I first had the thought to do this
segue series as I was finishing the ‘
Immobile’ post.
During the writing of the last sentence I recalled a moment of the day I’d spent with Hannah at the Science Centre, movies and playground.
As I was taking her shoes off before she went off to play, or perhaps putting them on after I’d dragged her from the water, I can’t remember, she asked me the most momentous question.
It was such a big question I couldn’t deal with it easily in a few sentences at the end of that post, which I’d wanted to be light-hearted. It was a question that I didn’t know how to answer, such that when I attempted to evade doing so, Hannah repeated the question, demanding in a tone that brooked no argument:
‘What happened to your Daddy?!’
At the time, I was conscious of many things at once. The first was the presence of a woman, a stranger, sitting on the bench in the playground next to Hannah. The second was that it probably wasn’t an ideal time in Hannah’s young life to be telling her the details of what happened to my father and why she has never, and will never, meet him. I thought that I wouldn’t like her to draw any similarity between my absent father and her father, newly separated from her mother and, so, not living with her at the moment, or indeed perhaps anymore.
I asked her: ‘What has your Mummy told you about our Daddy?’
‘She said he died. She said when she was little her family didn’t know about Jesus—’.
Hannah may have said something else, I don’t know, but I stopped hearing as I withstood the shock of learning that my sister had told her daughter a blatant lie.
It took me several days to realise that F’s answer might have been as good as true, but initially I’d had to confer with my other sister and we’d agreed that we didn’t agree with lying to Hannah. ‘Ohhh’, V had said when I’d told her about mine and Hannah’s conversation. ‘Ohhh’.
I don’t know if my father is dead, but, yes, I suppose he might well be; he might as well be.
He left without saying goodbye about four years after my parents divorced. My sister V went to visit him at work and Mr Yin Foo, whose family we had shared many barbecues with, was presented with the task of telling her that my father had been fired. That weekend I waited in the car with my brother while my mother went and looked through the windows of my father’s house. She returned to report that it was empty.
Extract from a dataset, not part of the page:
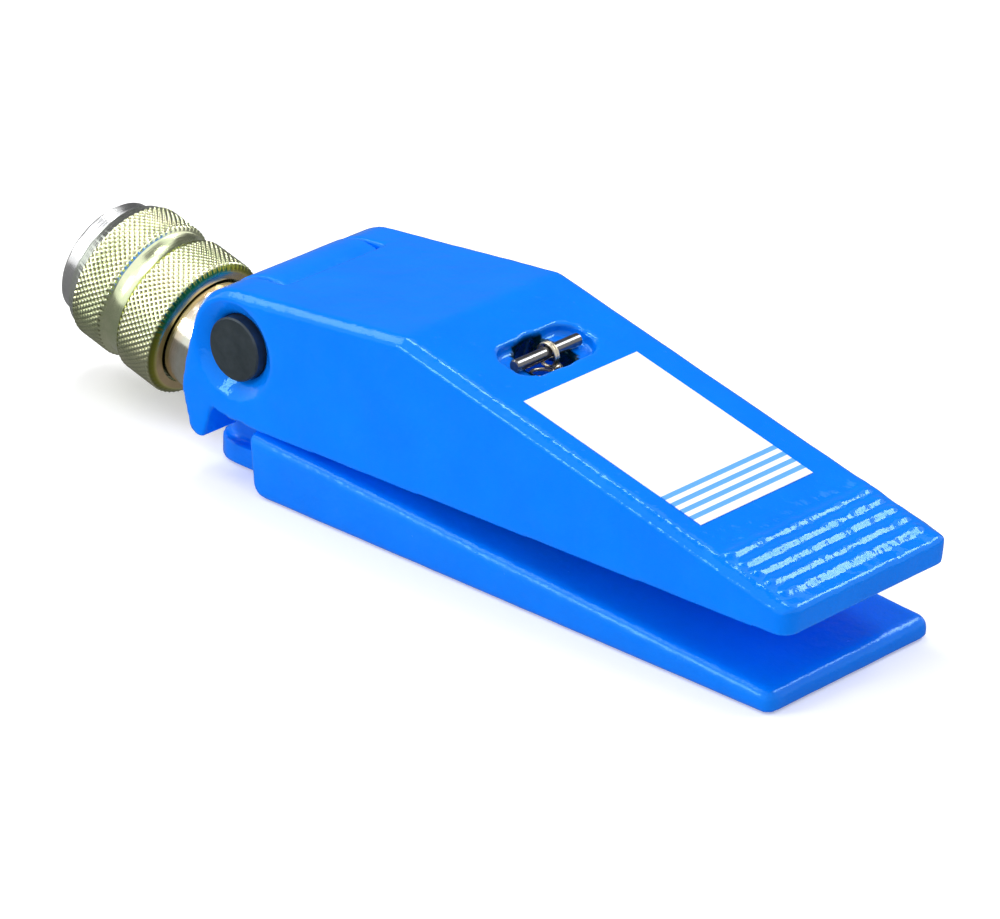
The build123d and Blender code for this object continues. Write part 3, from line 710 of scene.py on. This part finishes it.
squeezed_spring("sleeve_spring_wire", "sleeve_spring", 0.6 * MM, 5)
squeezed_spring("poppet_spring_wire", "poppet_spring", 0.5 * MM, 4)

# %% [markdown]
# The floor is pale and takes the shadow. The world is white where the camera and
# metal see it and softer where it lights, and two large soft lamps shape the jaws.

# %% Floor and light
FLOOR_HALF = 3.0
bm = bmesh.new()
bmesh.ops.create_grid(bm, x_segments=1, y_segments=1, size=FLOOR_HALF)
bmesh.ops.translate(bm, vec=(0, 0, -0.0004), verts=bm.verts[:])
floor_paper, shader = new_material("floor_paper", (0.9, 0.9, 0.9), roughness=0.9)
shader.inputs["Specular IOR Level"].default_value = 0.0
shader.inputs["Emission Color"].default_value = (1, 1, 1, 1)
seen = add_node(floor_paper, "ShaderNodeLightPath")
glow = add_node(floor_paper, "ShaderNodeMath", {1: 0.24})
glow.operation = "MULTIPLY"
floor_paper.node_tree.links.new(seen.outputs["Is Camera Ray"], glow.inputs[0])
wire(floor_paper, glow.outputs[0], shader, "Emission Strength")
ground = piece_from(bm, "floor", floor_paper)

world = bpy.data.worlds.new("studio")
bpy.context.scene.world = world
world.use_nodes = True
tree = world.node_tree
background = tree.nodes["Background"]
path = tree.nodes.new("ShaderNodeLightPath")
seen = tree.nodes.new("ShaderNodeMath")
seen.operation = "MAXIMUM"
tree.links.new(path.outputs["Is Camera Ray"], seen.inputs[0])
tree.links.new(path.outputs["Is Glossy Ray"], seen.inputs[1])
level = tree.nodes.new("ShaderNodeMapRange")
level.inputs["To Min"].default_value = 0.5
level.inputs["To Max"].default_value = 1.0
tree.links.new(seen.outputs[0], level.inputs["Value"])
tree.links.new(level.outputs["Result"], background.inputs["Strength"])
background.inputs["Color"].default_value = (1, 1, 1, 1)


def soft_lamp(name, place, target, size, power, shadow=True):
    data = bpy.data.lights.new(name, "AREA")
    data.use_shadow = shadow
    data.shape = "RECTANGLE"
    data.size, data.size_y = size
    data.energy = power
    lamp = bpy.data.objects.new(name, data)
    bpy.context.scene.collection.objects.link(lamp)
    lamp.location = place
    lamp.rotation_euler = (Vector(target) - Vector(place)).to_track_quat("-Z", "Y").to_euler()
    return lamp


soft_lamp("front_strip", Vector((-0.43, -0.78, 0.46)) * 1.4, (0, 0, 0), (0.3, 0.5), 4.5)
soft_lamp("edge_strip", Vector((-0.28, 0.20, 0.94)) * 1.5, (0, 0, 0), (0.25, 0.35), 3.0)
soft_lamp("side_panel", Vector((-0.60, -0.23, 0.76)) * 1.5, (0, 0, 0), (0.75, 0.6), 4.5)
soft_lamp("back_box", Vector((0.25, 0.67, 0.70)) * 1.5, (0, 0, 0), (0.7, 0.3), 6.5)
overhead = soft_lamp("overhead", (0, 0, 1.6), (0, 0, 0), (1.0, 1.0), 4.5)
overhead.visible_glossy = False
front_fill = soft_lamp("front_fill", Vector((0.1, -0.75, 0.65)) * 2.0, (0, 0, 0), (1.2, 1.2), 7.0, False)
front_fill.visible_glossy = False

# %% [markdown]
# In a studio, grey and black cards stand round a shiny object to give its reflections
# dark edges. These cards show in reflections alone: they cast no shadow and no light.

# %% Cards
def card(name, centre, size, normal, level):
    bm = bmesh.new()
    bmesh.ops.create_grid(bm, x_segments=1, y_segments=1, size=0.5)
    bmesh.ops.scale(bm, vec=(*size, 1), verts=bm.verts[:])
    turn = Vector(normal).to_track_quat("Z", "Y").to_matrix().to_4x4()
    bmesh.ops.transform(bm, matrix=Matrix.Translation(centre) @ turn, verts=bm.verts[:])
    material = bpy.data.materials.new(name)
    material.use_nodes = True
    tree = material.node_tree
    glow = tree.nodes.new("ShaderNodeEmission")
    glow.inputs["Color"].default_value = (*grey(level), 1)
    tree.links.new(glow.outputs[0], tree.nodes["Material Output"].inputs["Surface"])
    piece = piece_from(bm, name, material)
    piece.visible_camera = False
    piece.visible_diffuse = False
    piece.visible_shadow = False


card("card_floor", (0, 0, -0.0002), (5.6, 5.6), (0, 0, 1), 0.2)
card("card_back", (-2.2, 2.0, 1.7), (5, 3.6), (1, -1, 0), 0.12)
card("card_top", (0, 0.1, 2.4), (1.2, 1.6), (0, 0, -1), 0.2)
It would be difficult to explain that to a five year old, I guess.
5 comments:
Wow.
What's that bit about not knowing Jesus all about? was it some part of explaining the death?
Yeah. Wow.
Oh, Kirsty. That's so sad. And a tough one, wow. I don't envy you or your sister the task of explaining that one. But you're right, lying is probably not the best move. Lucky you asked her what her mum had said before you attempted to answer.
Duck, the Jesus thing is that my sister became a Christian a few years after she left home, and she met her husband at Bible College. Hannah is being brought up in that Evangelical Christian tradition.
She's getting to an age now where she's aware that I'm not a Christian, so she'll say things to me like, 'Did you know that Jesus can talk to more than one person at a time?'; 'I'm telling you, because I don't think you know about Jesus'; 'It's good to tell people about Jesus'; and once, when I was obviously not appropriately responsive she said in frustration, 'I'm trying to tell you about Jesus!', to which I laughed and said, 'I know you are!'
That will be another difficult conversation.
Yes, 'Oh'. And I thought explaining what death is to a four-year old was the hardest thing.